In the railway mania of the 1840s, the best choice was Great Western. It was destined to become the most successful railway company in Britain. Throughout its life it won the approval of its passengers and its investors. Still, you would have been wise to sell its stock in August 1844, two years after Brunel had opened the line from London to Bristol. The company’s shares never regained the price they achieved then.
The Falling Euro
For the first time in my lifetime, the Cote d’Azur is cheap. There are eleven francs to the pound, and the Americans along the coast can buy a euro for only 86 cents. Not that there are any euros to be had, or any merchants willing to accept them. Until the end of next year, the euro is strictly a currency for wholesale markets only.

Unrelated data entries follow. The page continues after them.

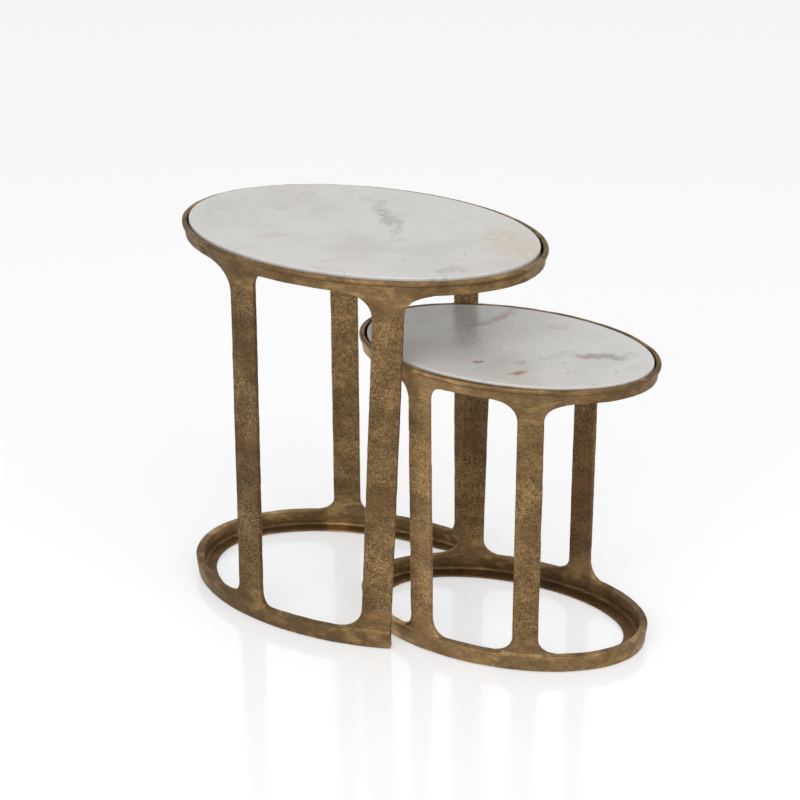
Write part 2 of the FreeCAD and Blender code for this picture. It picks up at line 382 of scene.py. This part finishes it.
# --- materials -----------------------------------------------------------------------
def antique_brass(settings):
    """Cast metal with an antique brass finish: pebbled where it is raw, brushed where ground.

    The attribute "ground" is 1 on the rings and the welds and 0 on the raw leg bars, and a
    second attribute is a painted light and shade level, given for each leg, which the colour is
    multiplied by.
    """
    nodes = NodeTree(BRASS)
    place = nodes.coordinates()
    ground = nodes.add("ShaderNodeAttribute", attribute_name="ground").outputs["Fac"]
    # painted light and shade: the level for each leg that lightens or darkens its brass
    tone = nodes.add("ShaderNodeAttribute", attribute_name="tone").outputs["Fac"]
    pebbles = nodes.noise(place, settings.pebble_size, 1.0, 0.5, 0.7)
    grit = nodes.noise(place, settings.pebble_size * 0.3, 2.0)
    mottle = nodes.noise(place, 0.030, 4.0, 0.6, 0.4)
    stain = nodes.noise(place, 0.090, 3.0, 0.55, 0.6)
    fine_lines = nodes.stretched(place, (1.0, 1.0, 0.10))
    brushed = nodes.noise(fine_lines, 0.012, 3.0, 0.6, 0.3)
    patches = nodes.noise(nodes.stretched(place, (1.0, 1.0, 0.4)), 0.038, 3.0, 0.6, 0.5)
    pits = nodes.add("ShaderNodeTexVoronoi", {
        "Vector": place, "Scale": 80.0, "Randomness": 1.0}).outputs["Distance"]
    coarse = nodes.math("MULTIPLY", nodes.steps(stain, 0.36, 0.56, 0.65, 1.0),
                        nodes.blend(ground, 1.0, 0.35))

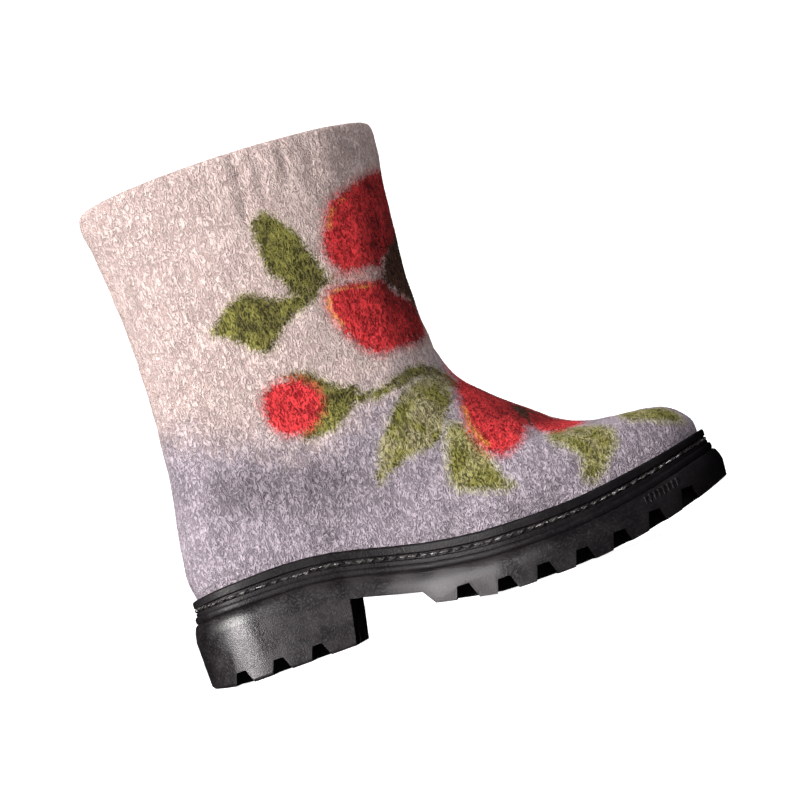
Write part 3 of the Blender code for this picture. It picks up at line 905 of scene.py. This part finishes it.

But in the end it is the value of a currency in the shops that drives its value in the money markets. Short-run movements in currencies are mainly the result of portfolio decisions. Economists are bearish or bullish about different economies. Interest rates and expected changes in interest rates drive international capital flows. Often these are amplified by speculative bubbles, as traders chase the yen up or the euro down.
But the longer the period you look at, the greater the proportion of exchange rate movements that is explained by differences in inflation rates. International agencies measure purchasing power parities – the number of dollars that you would need to buy the same bundle of goods that would cost you a franc or a pound.
On this basis, the pound is now way over-valued against the euro – as visitors from Paris to London know to their cost and visitors from London to Paris know to their benefit And for the first time in nearly 20 years, the dollar buys more in Europe than it does at home. And Australian and New Zealand dollars look ludicrously cheap.
Now you should not expect that the same money will have the same value wherever you go. Land-rich countries like America, and Australia, have lower property prices than European states, and that generally keeps the purchasing power value of their currencies above their market values. Japan is much more efficient at producing manufactured goods, which are tradable, than services, which are not. So the high price of services depresses local purchasing power, and the market value of the yen is far greater than its ability to buy goods.
But what you pay in a restaurant is a good starting point for what a currency is really worth. And the meals I am eating are not just good, but good value.